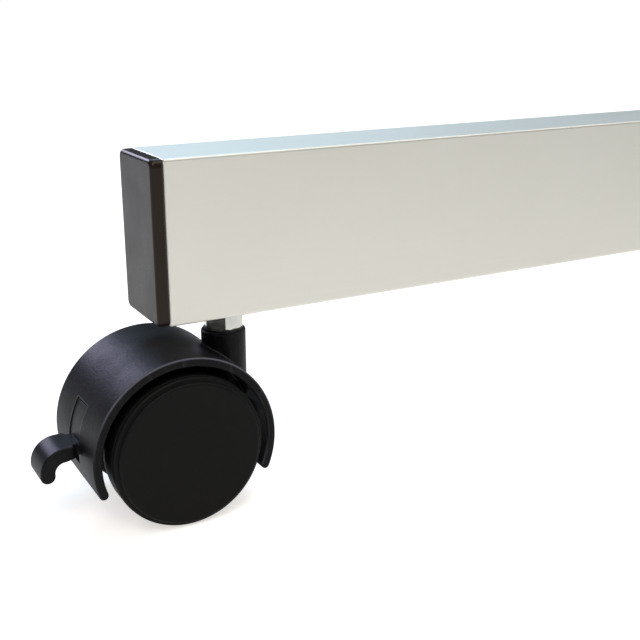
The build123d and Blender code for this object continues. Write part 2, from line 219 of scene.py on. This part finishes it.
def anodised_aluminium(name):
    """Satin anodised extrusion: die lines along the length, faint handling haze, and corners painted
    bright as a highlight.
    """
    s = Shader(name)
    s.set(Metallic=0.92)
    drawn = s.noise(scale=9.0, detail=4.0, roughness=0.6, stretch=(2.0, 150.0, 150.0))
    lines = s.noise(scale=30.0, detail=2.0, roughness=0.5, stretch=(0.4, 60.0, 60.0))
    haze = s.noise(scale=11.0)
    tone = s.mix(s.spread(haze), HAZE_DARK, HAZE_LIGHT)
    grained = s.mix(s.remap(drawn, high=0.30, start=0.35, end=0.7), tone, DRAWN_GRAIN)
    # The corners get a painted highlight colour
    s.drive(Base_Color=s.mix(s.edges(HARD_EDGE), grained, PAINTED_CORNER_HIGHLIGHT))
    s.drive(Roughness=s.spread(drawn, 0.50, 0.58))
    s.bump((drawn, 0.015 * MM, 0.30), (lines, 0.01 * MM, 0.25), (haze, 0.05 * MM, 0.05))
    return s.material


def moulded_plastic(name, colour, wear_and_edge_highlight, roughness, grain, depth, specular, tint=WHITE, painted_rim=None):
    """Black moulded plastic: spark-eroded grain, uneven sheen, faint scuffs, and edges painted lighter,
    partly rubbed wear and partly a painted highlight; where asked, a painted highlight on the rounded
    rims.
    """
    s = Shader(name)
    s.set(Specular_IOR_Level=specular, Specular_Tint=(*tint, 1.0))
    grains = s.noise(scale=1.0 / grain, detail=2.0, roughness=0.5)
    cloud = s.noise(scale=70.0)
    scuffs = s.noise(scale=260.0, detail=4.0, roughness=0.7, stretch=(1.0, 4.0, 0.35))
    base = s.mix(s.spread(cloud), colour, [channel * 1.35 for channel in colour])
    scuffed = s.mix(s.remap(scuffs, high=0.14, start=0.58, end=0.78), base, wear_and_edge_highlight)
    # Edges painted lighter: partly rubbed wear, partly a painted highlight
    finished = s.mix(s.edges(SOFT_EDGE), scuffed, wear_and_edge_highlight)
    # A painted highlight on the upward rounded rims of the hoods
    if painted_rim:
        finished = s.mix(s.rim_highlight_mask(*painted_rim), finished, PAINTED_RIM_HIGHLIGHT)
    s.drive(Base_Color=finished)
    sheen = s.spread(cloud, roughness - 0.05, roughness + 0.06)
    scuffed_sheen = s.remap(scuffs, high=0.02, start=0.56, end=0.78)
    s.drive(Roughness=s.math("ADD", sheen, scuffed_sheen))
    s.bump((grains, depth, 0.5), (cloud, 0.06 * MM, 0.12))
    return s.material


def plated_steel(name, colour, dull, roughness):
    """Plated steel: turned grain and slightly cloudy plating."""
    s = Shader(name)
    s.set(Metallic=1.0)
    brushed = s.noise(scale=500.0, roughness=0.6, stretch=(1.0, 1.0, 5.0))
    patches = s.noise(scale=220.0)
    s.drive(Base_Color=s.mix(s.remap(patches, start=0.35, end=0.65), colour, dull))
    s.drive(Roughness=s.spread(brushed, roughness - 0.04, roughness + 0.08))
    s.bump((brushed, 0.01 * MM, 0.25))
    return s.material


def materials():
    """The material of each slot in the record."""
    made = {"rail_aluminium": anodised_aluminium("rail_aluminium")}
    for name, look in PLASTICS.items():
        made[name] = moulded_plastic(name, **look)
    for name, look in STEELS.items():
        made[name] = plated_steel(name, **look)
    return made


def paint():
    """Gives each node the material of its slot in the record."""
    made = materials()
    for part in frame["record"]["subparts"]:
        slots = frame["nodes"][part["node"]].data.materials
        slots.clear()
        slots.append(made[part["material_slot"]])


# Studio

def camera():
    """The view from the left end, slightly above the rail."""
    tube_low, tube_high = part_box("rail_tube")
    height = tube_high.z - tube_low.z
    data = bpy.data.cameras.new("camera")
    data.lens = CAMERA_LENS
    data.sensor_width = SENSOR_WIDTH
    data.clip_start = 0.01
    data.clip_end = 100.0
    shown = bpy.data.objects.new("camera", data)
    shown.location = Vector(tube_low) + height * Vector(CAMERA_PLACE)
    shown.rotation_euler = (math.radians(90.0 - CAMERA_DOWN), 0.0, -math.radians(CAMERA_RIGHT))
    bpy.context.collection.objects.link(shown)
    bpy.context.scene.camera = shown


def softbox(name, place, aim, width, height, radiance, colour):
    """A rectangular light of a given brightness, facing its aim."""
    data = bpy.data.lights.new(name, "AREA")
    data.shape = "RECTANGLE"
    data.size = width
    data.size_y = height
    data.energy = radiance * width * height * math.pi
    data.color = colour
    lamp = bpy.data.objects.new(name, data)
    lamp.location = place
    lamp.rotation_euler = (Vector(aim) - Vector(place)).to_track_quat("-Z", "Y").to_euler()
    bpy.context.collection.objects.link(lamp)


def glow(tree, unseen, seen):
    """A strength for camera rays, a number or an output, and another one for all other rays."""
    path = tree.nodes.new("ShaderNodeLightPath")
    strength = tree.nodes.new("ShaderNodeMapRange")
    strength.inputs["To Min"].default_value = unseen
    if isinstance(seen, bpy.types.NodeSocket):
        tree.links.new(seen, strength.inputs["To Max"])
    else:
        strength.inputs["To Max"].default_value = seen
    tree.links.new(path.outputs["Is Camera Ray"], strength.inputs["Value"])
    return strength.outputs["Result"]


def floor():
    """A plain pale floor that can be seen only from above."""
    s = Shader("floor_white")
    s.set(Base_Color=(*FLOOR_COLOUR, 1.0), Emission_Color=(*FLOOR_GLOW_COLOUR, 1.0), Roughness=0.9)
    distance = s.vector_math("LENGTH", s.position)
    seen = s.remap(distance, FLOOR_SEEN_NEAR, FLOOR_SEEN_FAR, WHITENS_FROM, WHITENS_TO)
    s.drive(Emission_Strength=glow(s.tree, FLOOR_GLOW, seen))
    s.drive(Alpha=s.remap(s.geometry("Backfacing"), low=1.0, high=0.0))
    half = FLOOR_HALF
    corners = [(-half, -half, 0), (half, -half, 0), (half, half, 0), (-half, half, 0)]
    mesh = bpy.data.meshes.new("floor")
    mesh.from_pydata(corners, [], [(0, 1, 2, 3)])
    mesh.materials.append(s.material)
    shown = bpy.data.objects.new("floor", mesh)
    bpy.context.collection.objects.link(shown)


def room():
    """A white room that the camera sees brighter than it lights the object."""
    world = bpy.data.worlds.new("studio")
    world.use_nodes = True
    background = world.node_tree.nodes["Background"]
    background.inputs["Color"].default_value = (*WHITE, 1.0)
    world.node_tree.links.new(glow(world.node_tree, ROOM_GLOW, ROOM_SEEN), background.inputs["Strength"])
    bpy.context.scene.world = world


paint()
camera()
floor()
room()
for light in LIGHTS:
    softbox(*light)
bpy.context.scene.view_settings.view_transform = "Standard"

========================================================================

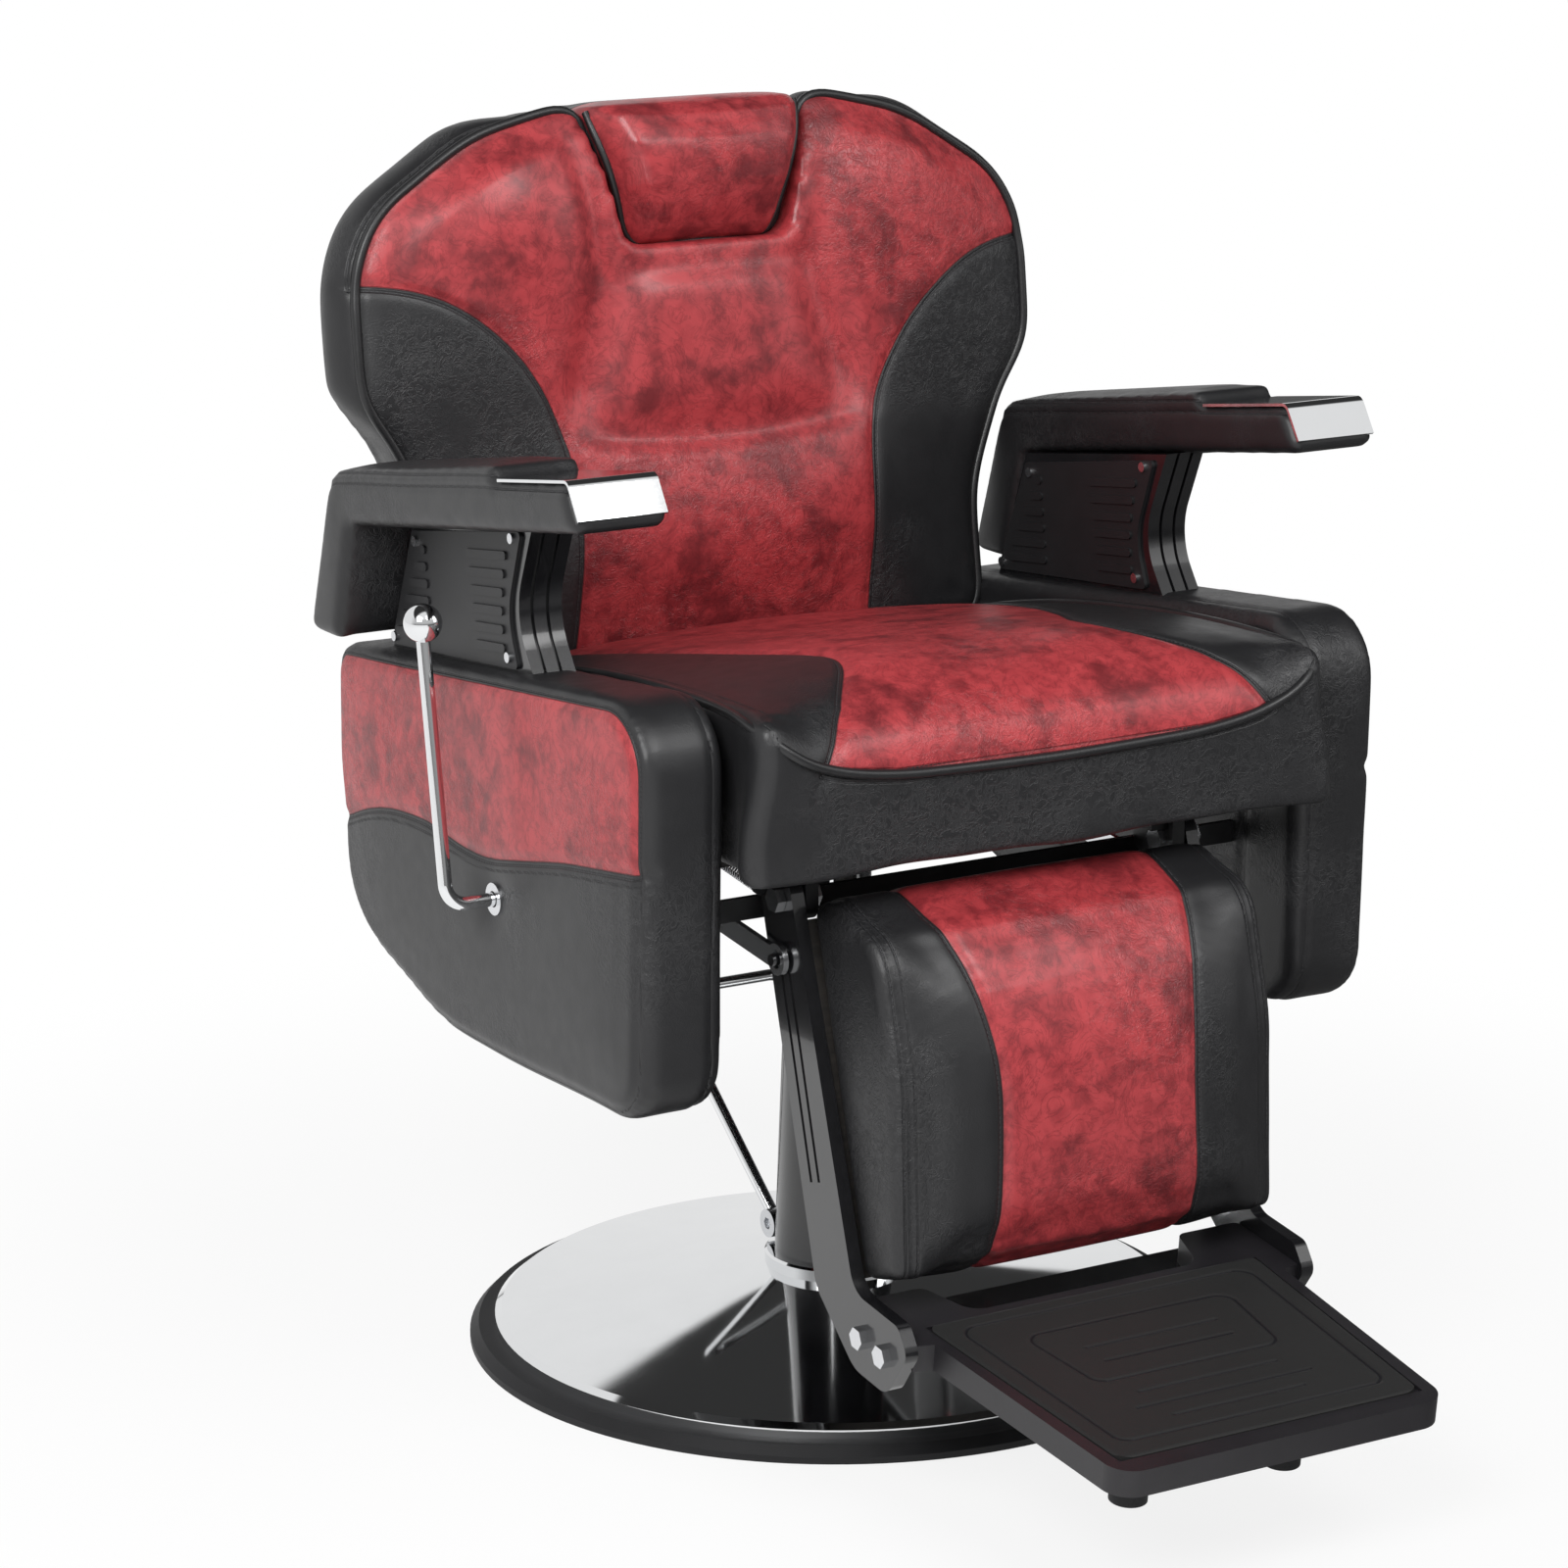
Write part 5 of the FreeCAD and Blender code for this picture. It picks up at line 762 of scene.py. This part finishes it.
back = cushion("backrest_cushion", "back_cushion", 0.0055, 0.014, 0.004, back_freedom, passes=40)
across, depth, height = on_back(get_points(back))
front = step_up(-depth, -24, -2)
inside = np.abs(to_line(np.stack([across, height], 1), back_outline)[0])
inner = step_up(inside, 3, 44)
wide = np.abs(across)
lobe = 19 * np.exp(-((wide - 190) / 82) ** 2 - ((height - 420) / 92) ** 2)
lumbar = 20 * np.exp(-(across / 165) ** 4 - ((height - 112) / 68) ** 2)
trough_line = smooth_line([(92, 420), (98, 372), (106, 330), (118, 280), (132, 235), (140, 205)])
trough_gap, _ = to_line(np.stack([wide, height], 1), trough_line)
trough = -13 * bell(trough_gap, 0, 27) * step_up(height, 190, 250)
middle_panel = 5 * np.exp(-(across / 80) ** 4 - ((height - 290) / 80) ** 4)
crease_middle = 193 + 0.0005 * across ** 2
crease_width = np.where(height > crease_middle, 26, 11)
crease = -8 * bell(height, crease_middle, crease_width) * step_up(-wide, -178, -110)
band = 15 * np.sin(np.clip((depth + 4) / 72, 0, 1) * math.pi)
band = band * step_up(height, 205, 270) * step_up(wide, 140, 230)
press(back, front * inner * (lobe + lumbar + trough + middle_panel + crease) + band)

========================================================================

| WHAT THE TASK REQUIRES |
Only lines with the string "code" belong in your answer; copy each one.

| ANSWER FOR THIS EXERCISE |
The build123d and Blender code for this object continues. Write part 2, from line 219 of scene.py on. This part finishes it.
Write part 5 of the FreeCAD and Blender code for this picture. It picks up at line 762 of scene.py. This part finishes it.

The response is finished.